This one can be really good solution for archiving purpose with replaced
CPU to get more juice into it.

and replaced the C2750 with a Xeon-D 1540 (but keep the same number of
SATA ports).

Potentially you could have:

- 8x 2.0GHz Xeon Broadwell-DE Cores, 45W TDP
- Up to 128GB RAM (32GB probably the sweet spot)
- 2x 10GbE
- 12x 3.5" spinning disks
- single PCIe slot for PCIe SSD/NVMe
I am wondering does single PCIe SSD/NVMe device can support 12 OSDs
journals and still perform the same as 4 OSD per SSD ?

Basically the limiting factor is how fast the device can do O_DSYNC writes. We've seen that some PCIe SSD and NVME devices can do 1-2GB/s depending on the capacity which is enough to reasonably support 12-24 OSDs.

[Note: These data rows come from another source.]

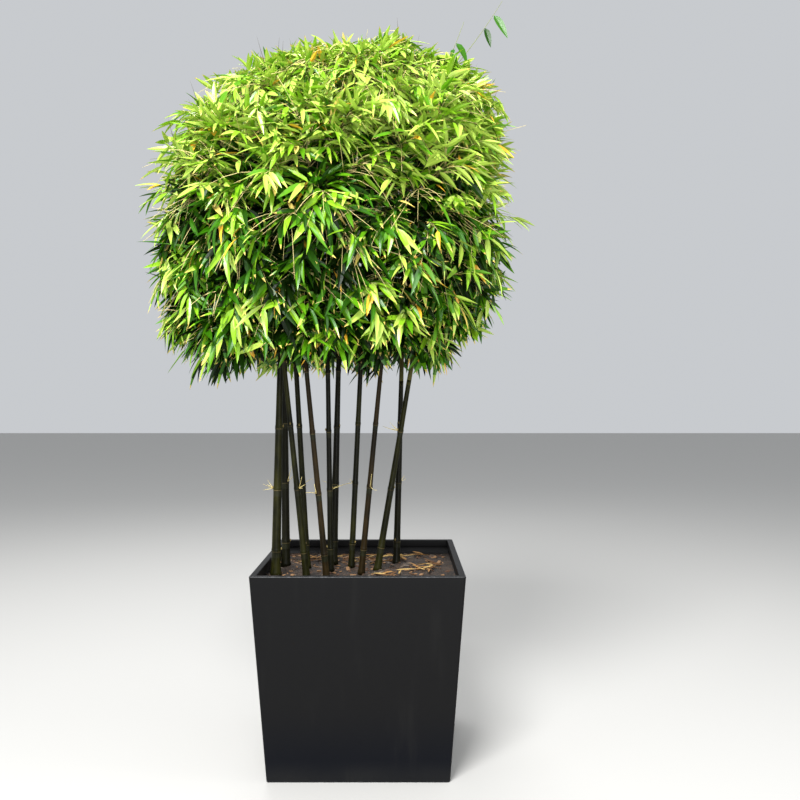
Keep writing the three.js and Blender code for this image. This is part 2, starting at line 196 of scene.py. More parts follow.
# Planter
# A square tapered planter moulded in one thin shell of dark composite, with a turned-in rim and crisp, just
# broken edges. It is painted satin charcoal and stands free on its flat underside.
POT_TOP = 0.762
POT_FOOT = 0.656
POT_HEIGHT = 0.745
POT_WALL = 0.012
RIM_WIDTH = 0.024
RIM_DEPTH = 0.030
EDGE = 0.003
PANEL_CORNER = 0.009
FOOT_CORNER = 0.006
INSIDE_CORNER = 0.008
PANEL_BOW = 0.0014
PANEL_RINGS = 11
PANEL_END = 0.03
CORNER_STEPS = 4
SIDE_STEPS = 14
SOIL_TOP = 0.690
# The soil hides the inside of the wall at this height, so a flat face closes the mesh there.
INSIDE_END = 0.64


def pot_half(z):
    return (POT_FOOT + (POT_TOP - POT_FOOT) * z / POT_HEIGHT) / 2


def rounded_square(half, z, corner, bow=0.0):
    """Points round a square with rounded corners; bow draws the middle of each side in."""
    middle = half - corner
    turn = np.linspace(0, np.pi / 2, CORNER_STEPS + 1)
    corner_points = np.column_stack([middle + corner * np.cos(turn), middle + corner * np.sin(turn)])
    along = np.linspace(-1, 1, SIDE_STEPS + 2)[1:-1]
    side_points = np.column_stack([-middle * along, half - bow * (1 - along**2)])
    quarter = np.vstack([corner_points, side_points])
    turns = ((1, 0), (0, 1), (-1, 0), (0, -1))
    plan = np.vstack([quarter @ np.array([[c, s], [-s, c]]) for c, s in turns])
    return np.column_stack([plan, np.full(len(plan), z)])


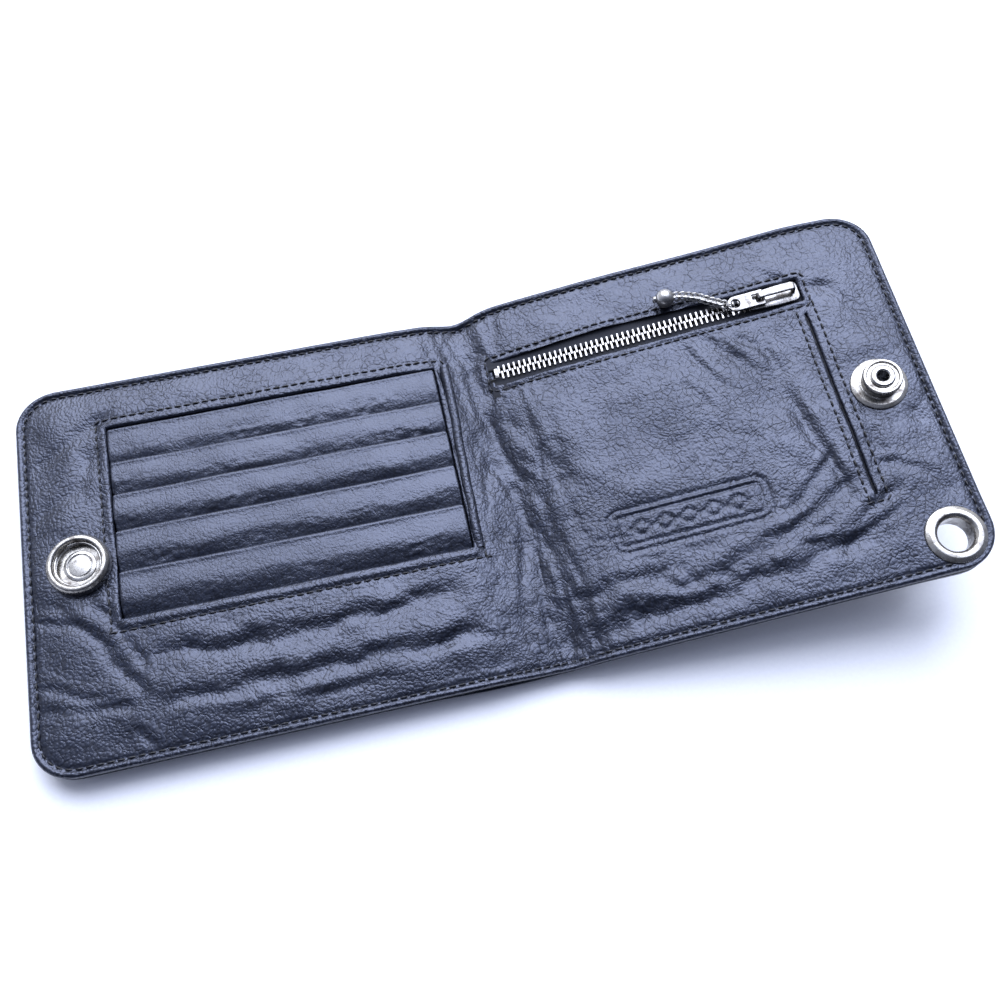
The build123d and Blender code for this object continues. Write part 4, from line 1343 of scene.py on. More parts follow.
@dataclass
class Layer:
    """One hidden or edge-on layer of a panel, or of both across the fold."""

    name: str
    low: tuple[float, float]
    high: tuple[float, float]
    spare: tuple[str, ...]
    slot: str
    material: Material
    region: Optional[tuple[float, float, float, float]] = None
    body: Optional[str] = None
    bend: float = 6.0
    inset: float = 0.1
    step: float = 1.8
    sink: float = 0.0
    follow: float = 0.0
    relief: Optional[Callable[[Array, Array], Array]] = None
    opening: Optional[Window] = None

    def heights(self, s: Array, v: Array, which: tuple[float, float]) -> tuple[Array, Array]:
        """Returns this layer's CAD heights pressed to the panels' real thickness."""
        w_left, w_right = pressed(s, v, *which)
        floor_left, _ = pressed(s, v, *self.low)
        drop_by = self.sink * hump(s, -8.0, 12.5) + self.follow * HIDE.sag(s, v)
        drop_by = np.where(s < 6, np.minimum(drop_by, floor_left - 0.05), drop_by)
        return w_left - drop_by, w_right - drop_by

    def build(self) -> Object:
        """Builds the layer and ties it to its body, or bakes it in place where it has none."""
        w, h = LAYOUT.width, LAYOUT.height / 2
        rim = (0.3, 0.8, 1.5, 2.1, 2.8)
        if self.region is None:
            columns = thin_out(grid_lines(-w, w, self.step, both_ends(-w, w, rim)), 0.1)
            rows = thin_out(row_lines(LAYOUT, self.step, both_ends(-h, h, rim)), 0.1)
            s, v = LAYOUT.round_corners(*np.meshgrid(columns, rows), inset=self.inset)
            s = s * (w - self.inset) / w
        else:
            s0, s1, v0, v1 = self.region
            if abs(v1 - v0) > LAYOUT.height - 1:
                columns = thin_out(grid_lines(s0, s1, self.step, both_ends(s0, s1, rim)), 0.1)
                rows = row_lines(LAYOUT, self.step)
                s, v = LAYOUT.round_corners(*np.meshgrid(columns, rows), inset=self.inset)
                s = s * (w - self.inset) / w
            else:
                columns = grid_lines(s0, s1, self.step)
                rows = grid_lines(v0, v1, self.step)
                s, v = np.meshgrid(columns, rows)
        mid_s, mid_v = middles(s, v)
        keep = ~fitting_holes(mid_s, mid_v, (EYELET,), EYELET_CUT)
        if self.opening:
            keep &= ~self.opening.holds(mid_s, mid_v)
        extra = self.relief(s, v) if self.relief else 0.0
        bottom = [w_ + extra for w_ in self.heights(s, v, self.low)]
        upper = [w_ + extra for w_ in self.heights(s, v, self.high)]
        top = LAYOUT.place(s, v, *upper).reshape(-1, 3)
        low = LAYOUT.place(s, v, *bottom).reshape(-1, 3)
        low[:, 2] = np.maximum(low[:, 2], 0.03)
        faces = grid_faces(*s.shape, keep)
        points, faces = tidy_unused(*shell(top, low, faces))
        obj = make_object(self.name, points, faces, self.material)
        return tie(sharpen(obj, 60), self.slot, *self.spare, body=self.body, reach=self.bend * MM)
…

Whether or not it's good to have a single PCIe card to be a point of failure is a worthwhile topic (Probably only high write endurance cards should be considered). There are plenty of other things that can bring the node down too though (motherboard, ram, cpu, etc) though. A single node failure will also have less impact if there are lots of small nodes vs a couple big ones.


The density would be higher than the 36 drive units but lower than the
72 drive units (though with shorter rack depth afaik).
You mean the 1U solution with 12 disk is longer in length than 72 disk
4U version ?

Sorry, the other way around I believe.


- Gurvinder
   Probably more
CPU per OSD and far better distribution of OSDs across servers.  Given
that the 10GbE and processor are embedded on the motherboard, there's a
decent chance these systems could be priced reasonably and wouldn't have
excessive power/cooling requirements.

Mark

On 09/03/2015 09:13 AM, Jan Schermer wrote:
It's not exactly a single system

SSG-F618H-OSD288P*
4U-FatTwin, 4x 1U 72TB per node, Ceph-OSD-Storage Node

This could actually be pretty good, it even has decent CPU power.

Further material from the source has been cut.